■ **REQUIRED TASK**
Repeat the lines below exactly as written, please, from the line with "button_5();" to the line with "for node in", both lines included, and no others.

▼

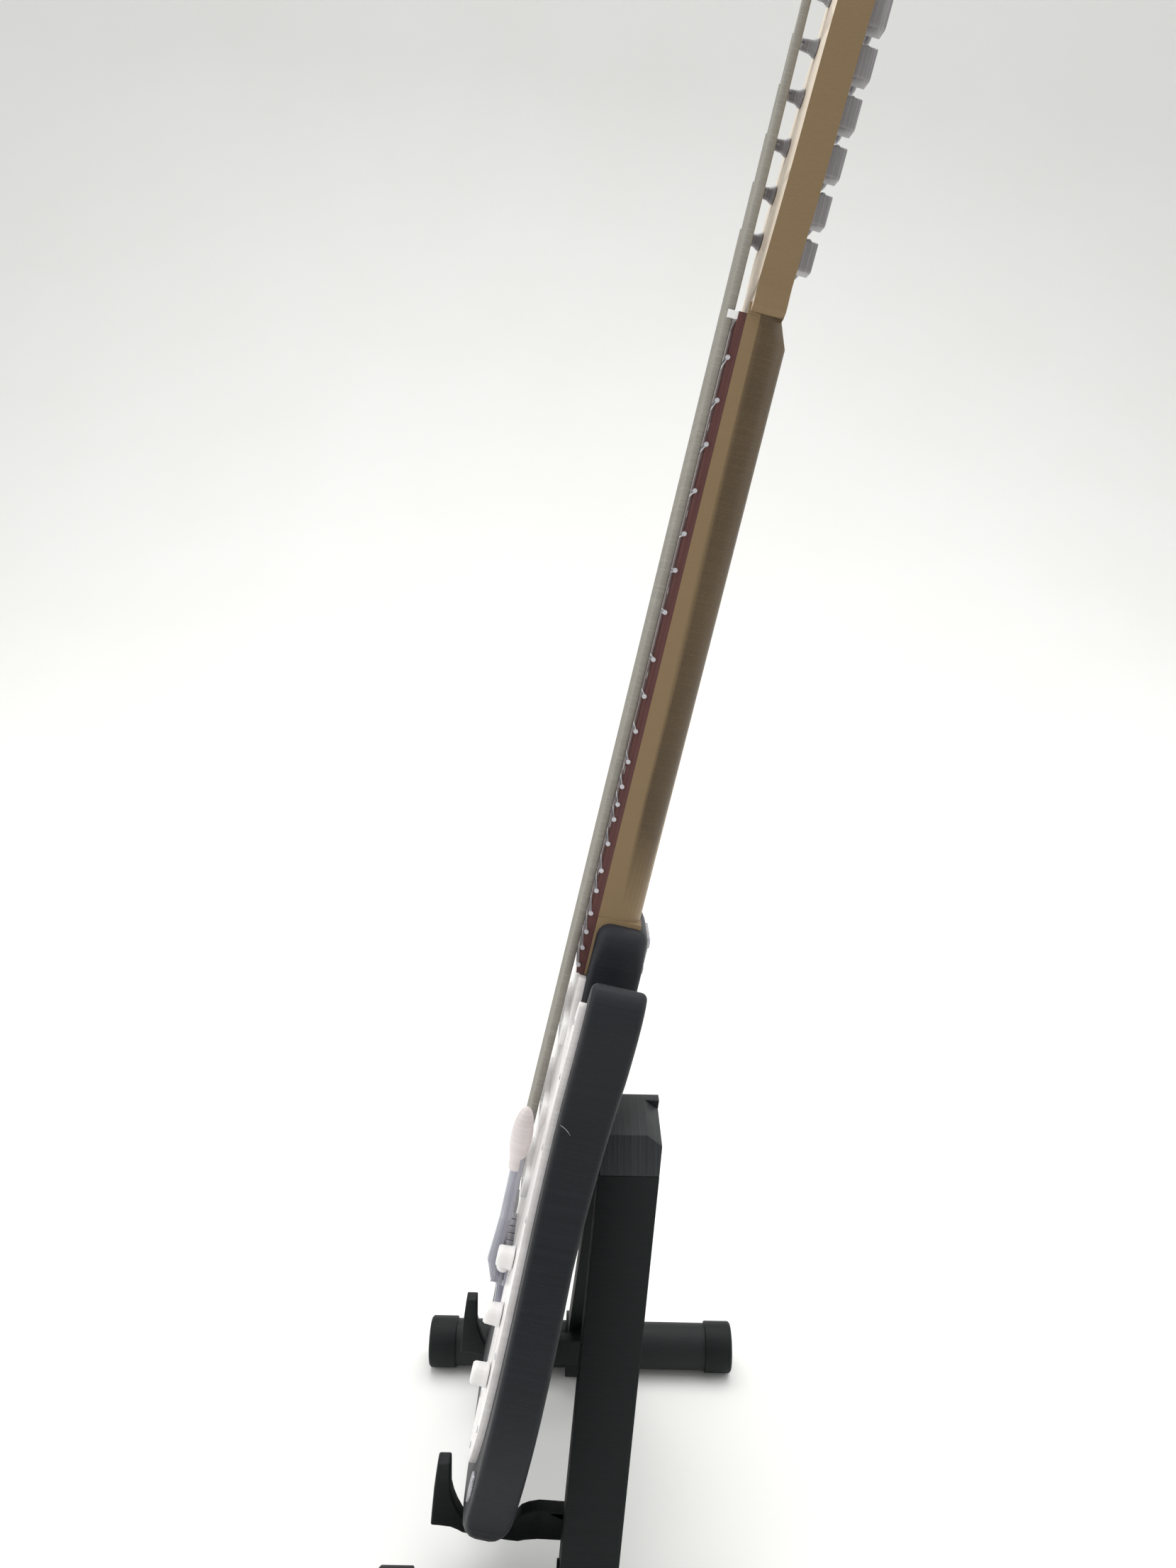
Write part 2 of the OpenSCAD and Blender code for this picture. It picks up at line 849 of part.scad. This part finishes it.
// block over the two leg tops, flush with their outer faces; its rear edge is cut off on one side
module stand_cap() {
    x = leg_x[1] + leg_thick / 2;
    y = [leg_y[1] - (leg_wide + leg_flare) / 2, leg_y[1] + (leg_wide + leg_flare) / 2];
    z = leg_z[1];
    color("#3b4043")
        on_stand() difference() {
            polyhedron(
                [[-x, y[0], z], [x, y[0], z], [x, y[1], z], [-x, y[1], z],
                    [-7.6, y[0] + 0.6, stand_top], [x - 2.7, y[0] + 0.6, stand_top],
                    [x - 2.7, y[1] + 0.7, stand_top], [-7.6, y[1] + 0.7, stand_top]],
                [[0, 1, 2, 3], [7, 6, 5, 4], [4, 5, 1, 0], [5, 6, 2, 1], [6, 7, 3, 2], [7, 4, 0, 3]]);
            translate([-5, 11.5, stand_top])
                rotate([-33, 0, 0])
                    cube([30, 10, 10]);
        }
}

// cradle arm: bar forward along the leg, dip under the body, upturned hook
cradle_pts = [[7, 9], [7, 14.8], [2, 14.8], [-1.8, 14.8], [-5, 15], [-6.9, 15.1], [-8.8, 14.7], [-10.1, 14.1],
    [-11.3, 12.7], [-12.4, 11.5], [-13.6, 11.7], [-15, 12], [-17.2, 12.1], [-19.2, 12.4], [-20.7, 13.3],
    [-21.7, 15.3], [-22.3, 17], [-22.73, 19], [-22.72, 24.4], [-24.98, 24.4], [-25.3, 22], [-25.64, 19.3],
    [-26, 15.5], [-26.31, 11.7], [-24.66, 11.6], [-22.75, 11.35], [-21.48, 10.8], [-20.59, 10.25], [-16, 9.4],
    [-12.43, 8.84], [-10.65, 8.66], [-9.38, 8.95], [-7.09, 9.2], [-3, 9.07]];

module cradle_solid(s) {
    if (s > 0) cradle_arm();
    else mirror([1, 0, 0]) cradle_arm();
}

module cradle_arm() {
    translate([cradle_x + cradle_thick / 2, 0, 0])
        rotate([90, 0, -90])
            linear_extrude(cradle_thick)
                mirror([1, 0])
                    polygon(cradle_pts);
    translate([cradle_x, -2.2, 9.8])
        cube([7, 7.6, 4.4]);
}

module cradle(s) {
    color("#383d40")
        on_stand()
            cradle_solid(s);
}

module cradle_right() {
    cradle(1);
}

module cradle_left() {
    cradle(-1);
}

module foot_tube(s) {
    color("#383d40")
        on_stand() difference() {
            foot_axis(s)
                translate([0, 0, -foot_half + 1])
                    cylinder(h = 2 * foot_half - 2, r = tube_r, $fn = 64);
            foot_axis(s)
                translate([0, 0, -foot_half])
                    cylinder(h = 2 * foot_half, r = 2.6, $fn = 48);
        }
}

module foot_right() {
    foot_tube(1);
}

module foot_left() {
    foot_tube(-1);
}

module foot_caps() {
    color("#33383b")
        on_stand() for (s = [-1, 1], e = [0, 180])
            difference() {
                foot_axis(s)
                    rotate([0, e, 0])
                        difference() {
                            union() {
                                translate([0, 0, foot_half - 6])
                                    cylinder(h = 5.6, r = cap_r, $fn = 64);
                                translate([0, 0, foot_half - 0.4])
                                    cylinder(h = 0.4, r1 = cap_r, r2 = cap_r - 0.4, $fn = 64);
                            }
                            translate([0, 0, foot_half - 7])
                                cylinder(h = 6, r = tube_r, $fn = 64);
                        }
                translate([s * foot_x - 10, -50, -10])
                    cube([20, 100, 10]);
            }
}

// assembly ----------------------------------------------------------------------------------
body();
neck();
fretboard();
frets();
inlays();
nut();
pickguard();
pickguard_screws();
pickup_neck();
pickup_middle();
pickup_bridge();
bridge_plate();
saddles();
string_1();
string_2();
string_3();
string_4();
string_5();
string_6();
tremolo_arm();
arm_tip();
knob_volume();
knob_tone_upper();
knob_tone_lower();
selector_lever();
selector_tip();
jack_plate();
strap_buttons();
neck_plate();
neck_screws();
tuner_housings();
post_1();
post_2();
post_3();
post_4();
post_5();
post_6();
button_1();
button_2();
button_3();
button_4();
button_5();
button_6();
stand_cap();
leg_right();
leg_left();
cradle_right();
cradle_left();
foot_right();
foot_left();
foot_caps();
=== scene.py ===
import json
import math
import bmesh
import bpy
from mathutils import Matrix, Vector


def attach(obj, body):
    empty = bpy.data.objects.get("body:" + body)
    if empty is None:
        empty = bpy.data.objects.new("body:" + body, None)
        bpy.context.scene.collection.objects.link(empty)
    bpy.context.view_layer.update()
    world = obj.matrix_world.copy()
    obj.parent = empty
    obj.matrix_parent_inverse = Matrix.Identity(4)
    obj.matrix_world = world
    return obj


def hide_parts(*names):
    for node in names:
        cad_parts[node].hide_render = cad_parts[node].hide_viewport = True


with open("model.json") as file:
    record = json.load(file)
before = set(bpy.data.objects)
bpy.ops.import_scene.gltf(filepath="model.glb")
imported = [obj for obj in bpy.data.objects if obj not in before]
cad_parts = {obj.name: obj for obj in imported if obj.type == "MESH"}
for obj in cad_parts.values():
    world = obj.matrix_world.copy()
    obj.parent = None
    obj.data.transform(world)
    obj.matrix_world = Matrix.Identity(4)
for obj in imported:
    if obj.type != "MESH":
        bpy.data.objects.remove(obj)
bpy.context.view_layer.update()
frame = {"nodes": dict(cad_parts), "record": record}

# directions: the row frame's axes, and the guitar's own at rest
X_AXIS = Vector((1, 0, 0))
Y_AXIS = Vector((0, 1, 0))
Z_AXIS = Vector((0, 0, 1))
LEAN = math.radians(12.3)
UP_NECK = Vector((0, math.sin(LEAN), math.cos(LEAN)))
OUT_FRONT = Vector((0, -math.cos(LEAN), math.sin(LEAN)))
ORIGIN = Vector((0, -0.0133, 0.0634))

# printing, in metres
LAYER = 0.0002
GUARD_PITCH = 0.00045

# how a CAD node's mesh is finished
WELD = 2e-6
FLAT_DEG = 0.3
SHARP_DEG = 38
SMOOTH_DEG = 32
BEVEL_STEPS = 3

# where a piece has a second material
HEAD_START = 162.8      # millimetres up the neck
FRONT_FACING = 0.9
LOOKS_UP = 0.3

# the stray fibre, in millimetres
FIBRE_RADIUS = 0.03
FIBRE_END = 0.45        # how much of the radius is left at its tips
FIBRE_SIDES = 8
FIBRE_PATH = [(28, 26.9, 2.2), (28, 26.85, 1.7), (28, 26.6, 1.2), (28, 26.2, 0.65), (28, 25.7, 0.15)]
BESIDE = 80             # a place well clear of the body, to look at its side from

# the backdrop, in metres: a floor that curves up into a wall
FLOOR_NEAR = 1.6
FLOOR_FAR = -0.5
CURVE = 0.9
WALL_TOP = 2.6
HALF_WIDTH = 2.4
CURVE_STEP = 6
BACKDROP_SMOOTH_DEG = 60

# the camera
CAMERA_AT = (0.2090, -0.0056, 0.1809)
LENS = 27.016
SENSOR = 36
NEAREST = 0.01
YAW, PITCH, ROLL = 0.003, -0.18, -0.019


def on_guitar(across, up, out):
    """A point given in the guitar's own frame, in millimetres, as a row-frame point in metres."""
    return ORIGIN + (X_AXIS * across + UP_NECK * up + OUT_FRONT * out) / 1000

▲

■ **EXERCISE RESPONSE**
button_5();
button_6();
stand_cap();
leg_right();
leg_left();
cradle_right();
cradle_left();
foot_right();
foot_left();
foot_caps();
=== scene.py ===
import json
import math
import bmesh
import bpy
from mathutils import Matrix, Vector


def attach(obj, body):
    empty = bpy.data.objects.get("body:" + body)
    if empty is None:
        empty = bpy.data.objects.new("body:" + body, None)
        bpy.context.scene.collection.objects.link(empty)
    bpy.context.view_layer.update()
    world = obj.matrix_world.copy()
    obj.parent = empty
    obj.matrix_parent_inverse = Matrix.Identity(4)
    obj.matrix_world = world
    return obj


def hide_parts(*names):
    for node in names:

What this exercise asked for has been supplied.